[Items from a data source]
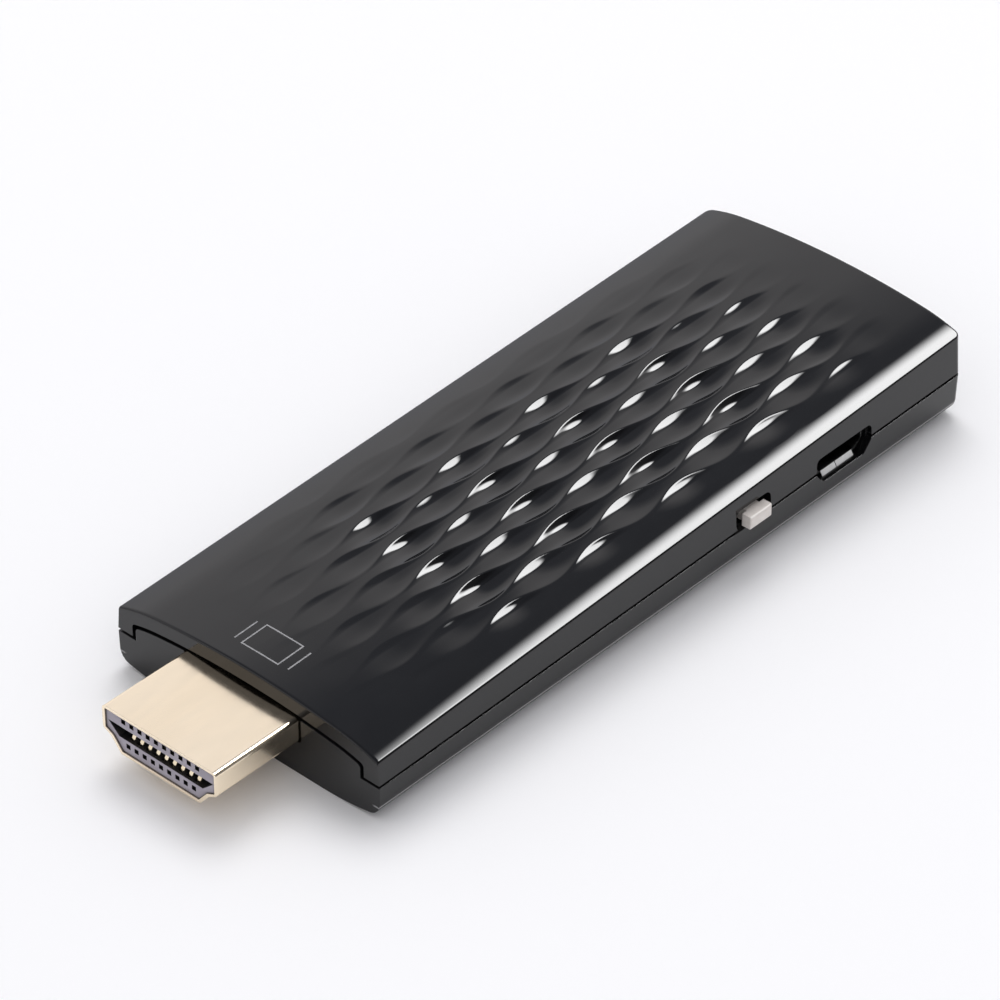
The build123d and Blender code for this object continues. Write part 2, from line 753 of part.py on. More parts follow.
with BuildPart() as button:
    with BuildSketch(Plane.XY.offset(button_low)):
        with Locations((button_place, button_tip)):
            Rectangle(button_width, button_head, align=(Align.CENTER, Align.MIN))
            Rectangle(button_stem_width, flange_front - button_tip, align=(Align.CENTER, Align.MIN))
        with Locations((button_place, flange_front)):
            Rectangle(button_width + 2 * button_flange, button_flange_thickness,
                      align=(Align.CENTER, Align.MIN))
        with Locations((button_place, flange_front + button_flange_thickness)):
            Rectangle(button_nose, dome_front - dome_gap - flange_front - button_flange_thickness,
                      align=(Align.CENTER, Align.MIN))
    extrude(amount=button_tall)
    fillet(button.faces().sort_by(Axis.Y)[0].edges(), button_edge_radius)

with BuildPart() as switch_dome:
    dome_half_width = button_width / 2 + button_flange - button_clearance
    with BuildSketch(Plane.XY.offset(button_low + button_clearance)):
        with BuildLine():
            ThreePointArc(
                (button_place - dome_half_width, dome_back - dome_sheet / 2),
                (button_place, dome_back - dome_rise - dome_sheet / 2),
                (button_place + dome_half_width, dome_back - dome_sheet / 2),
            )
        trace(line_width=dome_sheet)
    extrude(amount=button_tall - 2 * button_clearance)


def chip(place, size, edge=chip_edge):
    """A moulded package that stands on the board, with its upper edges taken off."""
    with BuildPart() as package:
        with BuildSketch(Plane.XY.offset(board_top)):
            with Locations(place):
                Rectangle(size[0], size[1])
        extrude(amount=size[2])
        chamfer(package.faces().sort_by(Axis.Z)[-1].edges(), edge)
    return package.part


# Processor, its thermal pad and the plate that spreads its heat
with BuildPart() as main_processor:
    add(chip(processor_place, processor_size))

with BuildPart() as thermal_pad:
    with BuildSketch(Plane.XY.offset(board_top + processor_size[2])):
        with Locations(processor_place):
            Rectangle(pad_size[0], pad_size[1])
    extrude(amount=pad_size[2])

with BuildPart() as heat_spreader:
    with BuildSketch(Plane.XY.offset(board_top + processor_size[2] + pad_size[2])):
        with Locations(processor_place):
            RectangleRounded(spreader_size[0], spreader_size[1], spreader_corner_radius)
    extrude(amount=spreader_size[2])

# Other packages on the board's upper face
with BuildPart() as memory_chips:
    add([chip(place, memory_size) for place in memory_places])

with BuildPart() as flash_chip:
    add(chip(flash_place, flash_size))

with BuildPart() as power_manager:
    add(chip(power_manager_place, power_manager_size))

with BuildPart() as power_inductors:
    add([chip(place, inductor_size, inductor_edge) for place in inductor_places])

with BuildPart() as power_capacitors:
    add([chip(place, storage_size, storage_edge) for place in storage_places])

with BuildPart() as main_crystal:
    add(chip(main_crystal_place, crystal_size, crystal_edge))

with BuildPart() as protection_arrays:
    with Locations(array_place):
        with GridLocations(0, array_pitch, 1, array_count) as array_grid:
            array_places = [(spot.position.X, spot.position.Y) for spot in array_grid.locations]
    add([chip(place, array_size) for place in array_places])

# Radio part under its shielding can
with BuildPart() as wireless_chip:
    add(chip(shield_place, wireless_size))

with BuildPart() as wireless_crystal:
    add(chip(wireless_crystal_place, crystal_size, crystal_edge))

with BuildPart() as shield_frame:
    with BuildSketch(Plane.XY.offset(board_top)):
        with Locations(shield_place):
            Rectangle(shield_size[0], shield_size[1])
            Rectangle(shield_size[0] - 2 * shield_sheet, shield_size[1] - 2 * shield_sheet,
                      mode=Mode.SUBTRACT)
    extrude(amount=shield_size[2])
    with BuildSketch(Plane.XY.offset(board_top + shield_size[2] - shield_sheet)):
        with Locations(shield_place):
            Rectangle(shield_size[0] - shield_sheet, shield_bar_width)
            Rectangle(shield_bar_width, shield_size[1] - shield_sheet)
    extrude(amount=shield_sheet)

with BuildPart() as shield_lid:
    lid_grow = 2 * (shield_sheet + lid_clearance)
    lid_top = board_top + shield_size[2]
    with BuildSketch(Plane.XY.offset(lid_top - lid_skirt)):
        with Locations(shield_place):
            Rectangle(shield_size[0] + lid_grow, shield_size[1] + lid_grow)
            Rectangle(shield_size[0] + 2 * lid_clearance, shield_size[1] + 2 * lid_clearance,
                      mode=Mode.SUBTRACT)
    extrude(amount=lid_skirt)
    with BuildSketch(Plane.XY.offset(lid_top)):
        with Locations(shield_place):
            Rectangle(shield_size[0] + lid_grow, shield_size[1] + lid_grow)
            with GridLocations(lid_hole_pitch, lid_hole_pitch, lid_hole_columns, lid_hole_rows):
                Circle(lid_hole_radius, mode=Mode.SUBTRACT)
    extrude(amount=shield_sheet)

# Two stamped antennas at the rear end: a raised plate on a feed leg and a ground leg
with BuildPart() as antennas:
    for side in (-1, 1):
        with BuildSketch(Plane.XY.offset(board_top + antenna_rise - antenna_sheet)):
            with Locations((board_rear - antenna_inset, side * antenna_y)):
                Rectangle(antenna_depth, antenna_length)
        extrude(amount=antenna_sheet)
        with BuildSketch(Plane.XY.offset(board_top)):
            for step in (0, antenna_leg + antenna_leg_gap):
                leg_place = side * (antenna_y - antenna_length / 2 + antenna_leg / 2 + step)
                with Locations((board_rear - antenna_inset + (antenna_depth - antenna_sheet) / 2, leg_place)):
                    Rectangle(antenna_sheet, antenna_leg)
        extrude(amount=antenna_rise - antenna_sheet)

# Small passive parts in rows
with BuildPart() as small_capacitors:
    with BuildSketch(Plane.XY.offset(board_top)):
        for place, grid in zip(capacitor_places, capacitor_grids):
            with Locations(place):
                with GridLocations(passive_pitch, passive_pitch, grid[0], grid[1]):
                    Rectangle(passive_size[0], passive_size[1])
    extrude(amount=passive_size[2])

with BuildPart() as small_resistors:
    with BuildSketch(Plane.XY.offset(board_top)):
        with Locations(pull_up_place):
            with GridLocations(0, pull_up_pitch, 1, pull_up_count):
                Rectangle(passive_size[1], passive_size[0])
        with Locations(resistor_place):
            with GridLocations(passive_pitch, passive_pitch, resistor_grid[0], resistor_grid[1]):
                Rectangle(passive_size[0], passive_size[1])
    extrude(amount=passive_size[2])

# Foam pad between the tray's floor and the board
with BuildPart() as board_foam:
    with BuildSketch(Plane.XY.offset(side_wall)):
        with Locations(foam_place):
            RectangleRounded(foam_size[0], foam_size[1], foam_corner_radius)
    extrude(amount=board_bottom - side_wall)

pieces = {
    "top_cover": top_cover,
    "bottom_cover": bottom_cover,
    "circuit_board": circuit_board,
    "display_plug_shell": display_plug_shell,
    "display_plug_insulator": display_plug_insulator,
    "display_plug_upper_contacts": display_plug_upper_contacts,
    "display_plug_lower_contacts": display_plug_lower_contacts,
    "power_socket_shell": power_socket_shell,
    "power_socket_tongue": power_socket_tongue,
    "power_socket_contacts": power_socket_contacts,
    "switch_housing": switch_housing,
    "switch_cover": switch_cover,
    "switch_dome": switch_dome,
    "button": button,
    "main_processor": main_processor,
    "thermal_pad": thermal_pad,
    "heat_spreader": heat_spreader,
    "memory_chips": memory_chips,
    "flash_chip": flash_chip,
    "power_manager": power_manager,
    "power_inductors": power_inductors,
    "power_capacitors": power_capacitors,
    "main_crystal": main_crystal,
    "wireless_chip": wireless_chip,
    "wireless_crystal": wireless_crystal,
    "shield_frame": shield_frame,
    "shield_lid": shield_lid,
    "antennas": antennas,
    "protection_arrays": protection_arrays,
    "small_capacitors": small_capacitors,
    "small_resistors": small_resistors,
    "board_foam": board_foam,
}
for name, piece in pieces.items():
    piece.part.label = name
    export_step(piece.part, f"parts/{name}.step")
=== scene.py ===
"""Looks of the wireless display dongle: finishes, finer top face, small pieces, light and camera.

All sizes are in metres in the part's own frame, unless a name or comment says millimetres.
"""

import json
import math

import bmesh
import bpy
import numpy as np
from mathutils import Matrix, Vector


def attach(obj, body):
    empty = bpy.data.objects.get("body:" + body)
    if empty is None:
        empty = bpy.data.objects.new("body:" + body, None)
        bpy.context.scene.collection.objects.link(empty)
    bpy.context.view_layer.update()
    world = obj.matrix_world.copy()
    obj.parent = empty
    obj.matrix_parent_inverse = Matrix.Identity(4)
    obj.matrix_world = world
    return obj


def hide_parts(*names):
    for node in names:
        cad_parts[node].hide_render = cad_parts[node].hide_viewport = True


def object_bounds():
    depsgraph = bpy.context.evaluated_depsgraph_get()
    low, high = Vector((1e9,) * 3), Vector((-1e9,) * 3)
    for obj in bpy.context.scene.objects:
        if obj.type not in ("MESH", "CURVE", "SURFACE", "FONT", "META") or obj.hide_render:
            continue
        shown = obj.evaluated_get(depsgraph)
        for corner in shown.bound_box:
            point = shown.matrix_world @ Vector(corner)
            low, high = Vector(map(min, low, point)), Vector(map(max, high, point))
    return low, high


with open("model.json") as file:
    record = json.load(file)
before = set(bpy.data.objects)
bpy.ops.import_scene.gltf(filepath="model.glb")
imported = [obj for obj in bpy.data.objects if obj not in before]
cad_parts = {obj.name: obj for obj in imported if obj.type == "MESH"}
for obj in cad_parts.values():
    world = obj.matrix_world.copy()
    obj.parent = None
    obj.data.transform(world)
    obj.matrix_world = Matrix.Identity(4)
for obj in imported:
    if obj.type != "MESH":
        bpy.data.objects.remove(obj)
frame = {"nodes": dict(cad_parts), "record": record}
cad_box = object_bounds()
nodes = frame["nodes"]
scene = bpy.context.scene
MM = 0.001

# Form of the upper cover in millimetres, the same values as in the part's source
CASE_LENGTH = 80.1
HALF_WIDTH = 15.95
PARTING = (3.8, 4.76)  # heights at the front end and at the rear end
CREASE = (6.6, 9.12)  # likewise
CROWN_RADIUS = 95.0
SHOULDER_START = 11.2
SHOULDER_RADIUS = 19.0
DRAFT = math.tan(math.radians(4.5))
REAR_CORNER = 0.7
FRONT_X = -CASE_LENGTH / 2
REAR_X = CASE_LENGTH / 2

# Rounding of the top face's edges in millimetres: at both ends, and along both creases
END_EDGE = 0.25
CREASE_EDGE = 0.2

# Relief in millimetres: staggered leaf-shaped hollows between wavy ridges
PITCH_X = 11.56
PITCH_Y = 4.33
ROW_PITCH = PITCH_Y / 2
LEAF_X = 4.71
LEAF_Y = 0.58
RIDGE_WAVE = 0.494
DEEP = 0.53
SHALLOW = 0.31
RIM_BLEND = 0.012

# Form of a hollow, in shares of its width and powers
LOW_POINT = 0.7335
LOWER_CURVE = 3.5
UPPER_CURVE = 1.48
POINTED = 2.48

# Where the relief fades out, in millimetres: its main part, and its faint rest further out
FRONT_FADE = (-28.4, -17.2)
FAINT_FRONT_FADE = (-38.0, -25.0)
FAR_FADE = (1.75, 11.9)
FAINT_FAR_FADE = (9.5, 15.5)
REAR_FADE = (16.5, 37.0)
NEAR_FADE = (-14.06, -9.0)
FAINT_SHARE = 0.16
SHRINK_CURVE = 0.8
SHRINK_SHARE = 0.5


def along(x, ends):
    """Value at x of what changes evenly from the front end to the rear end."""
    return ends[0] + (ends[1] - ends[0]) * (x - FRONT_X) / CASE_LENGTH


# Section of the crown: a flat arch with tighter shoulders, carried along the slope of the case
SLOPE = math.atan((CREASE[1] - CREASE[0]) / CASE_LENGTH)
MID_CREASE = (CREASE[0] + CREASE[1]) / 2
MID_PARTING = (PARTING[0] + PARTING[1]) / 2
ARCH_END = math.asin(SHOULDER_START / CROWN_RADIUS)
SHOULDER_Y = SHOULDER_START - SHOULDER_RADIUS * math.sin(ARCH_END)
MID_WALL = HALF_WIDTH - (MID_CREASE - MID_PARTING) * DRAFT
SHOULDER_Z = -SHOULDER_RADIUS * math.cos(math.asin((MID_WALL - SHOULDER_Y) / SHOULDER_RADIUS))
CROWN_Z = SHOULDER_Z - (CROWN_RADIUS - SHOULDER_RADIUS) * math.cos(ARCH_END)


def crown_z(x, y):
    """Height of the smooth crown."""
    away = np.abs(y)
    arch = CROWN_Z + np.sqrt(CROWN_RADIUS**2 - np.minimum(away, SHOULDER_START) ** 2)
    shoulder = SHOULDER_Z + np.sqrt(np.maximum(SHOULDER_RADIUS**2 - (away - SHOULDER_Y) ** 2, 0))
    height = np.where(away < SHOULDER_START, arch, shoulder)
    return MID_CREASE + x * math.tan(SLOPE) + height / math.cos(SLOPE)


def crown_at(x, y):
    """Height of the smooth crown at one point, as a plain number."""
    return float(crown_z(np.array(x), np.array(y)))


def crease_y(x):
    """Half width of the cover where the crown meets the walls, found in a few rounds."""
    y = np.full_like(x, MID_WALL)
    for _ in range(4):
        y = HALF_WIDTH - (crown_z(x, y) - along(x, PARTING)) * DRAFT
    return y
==
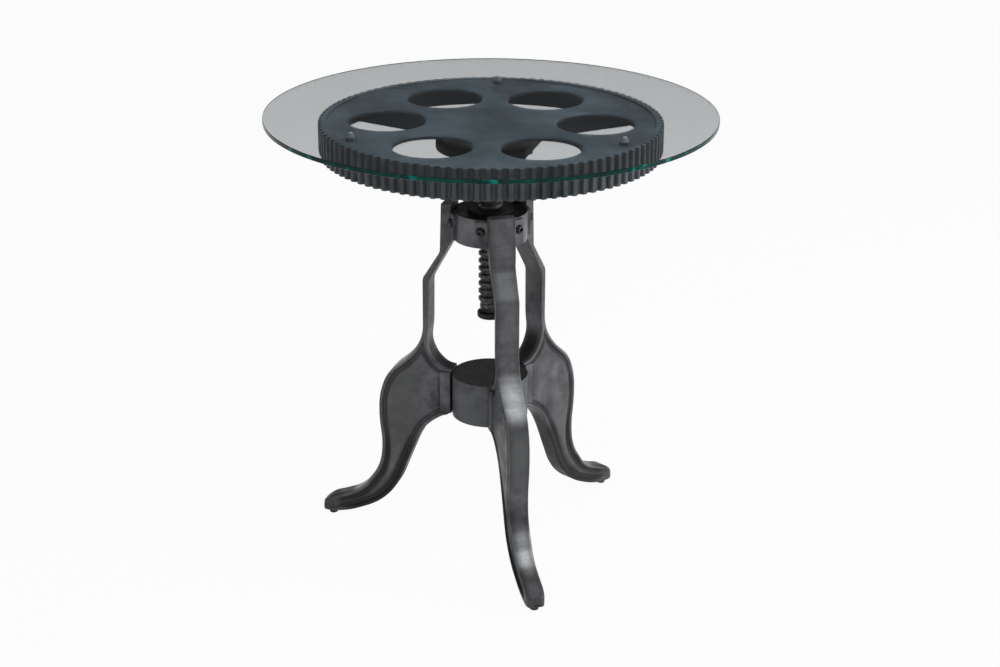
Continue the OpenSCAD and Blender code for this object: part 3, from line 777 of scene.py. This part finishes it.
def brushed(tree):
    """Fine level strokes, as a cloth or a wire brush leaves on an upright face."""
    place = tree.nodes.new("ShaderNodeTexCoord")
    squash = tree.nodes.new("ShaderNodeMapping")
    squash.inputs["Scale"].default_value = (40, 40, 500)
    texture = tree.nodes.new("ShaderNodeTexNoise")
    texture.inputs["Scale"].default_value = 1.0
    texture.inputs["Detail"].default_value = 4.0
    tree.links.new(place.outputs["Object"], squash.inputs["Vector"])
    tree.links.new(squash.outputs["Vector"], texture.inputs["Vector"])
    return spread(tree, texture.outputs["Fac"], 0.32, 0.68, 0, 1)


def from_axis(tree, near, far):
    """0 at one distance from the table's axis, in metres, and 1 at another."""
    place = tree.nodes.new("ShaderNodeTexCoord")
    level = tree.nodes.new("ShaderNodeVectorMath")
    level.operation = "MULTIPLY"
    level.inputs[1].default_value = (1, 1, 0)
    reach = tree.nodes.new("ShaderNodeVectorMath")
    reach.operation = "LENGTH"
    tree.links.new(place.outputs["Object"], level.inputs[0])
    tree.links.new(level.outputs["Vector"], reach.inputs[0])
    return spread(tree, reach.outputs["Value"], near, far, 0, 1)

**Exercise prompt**
Go back over the listing above and copy exactly the lines that begin at the line with "if obj.type not" and stop after the line with "point = shown.matrix_world"; leave out every other line.

**Complete output**
        if obj.type not in ("MESH", "CURVE", "SURFACE", "FONT", "META") or obj.hide_render:
            continue
        shown = obj.evaluated_get(depsgraph)
        for corner in shown.bound_box:
            point = shown.matrix_world @ Vector(corner)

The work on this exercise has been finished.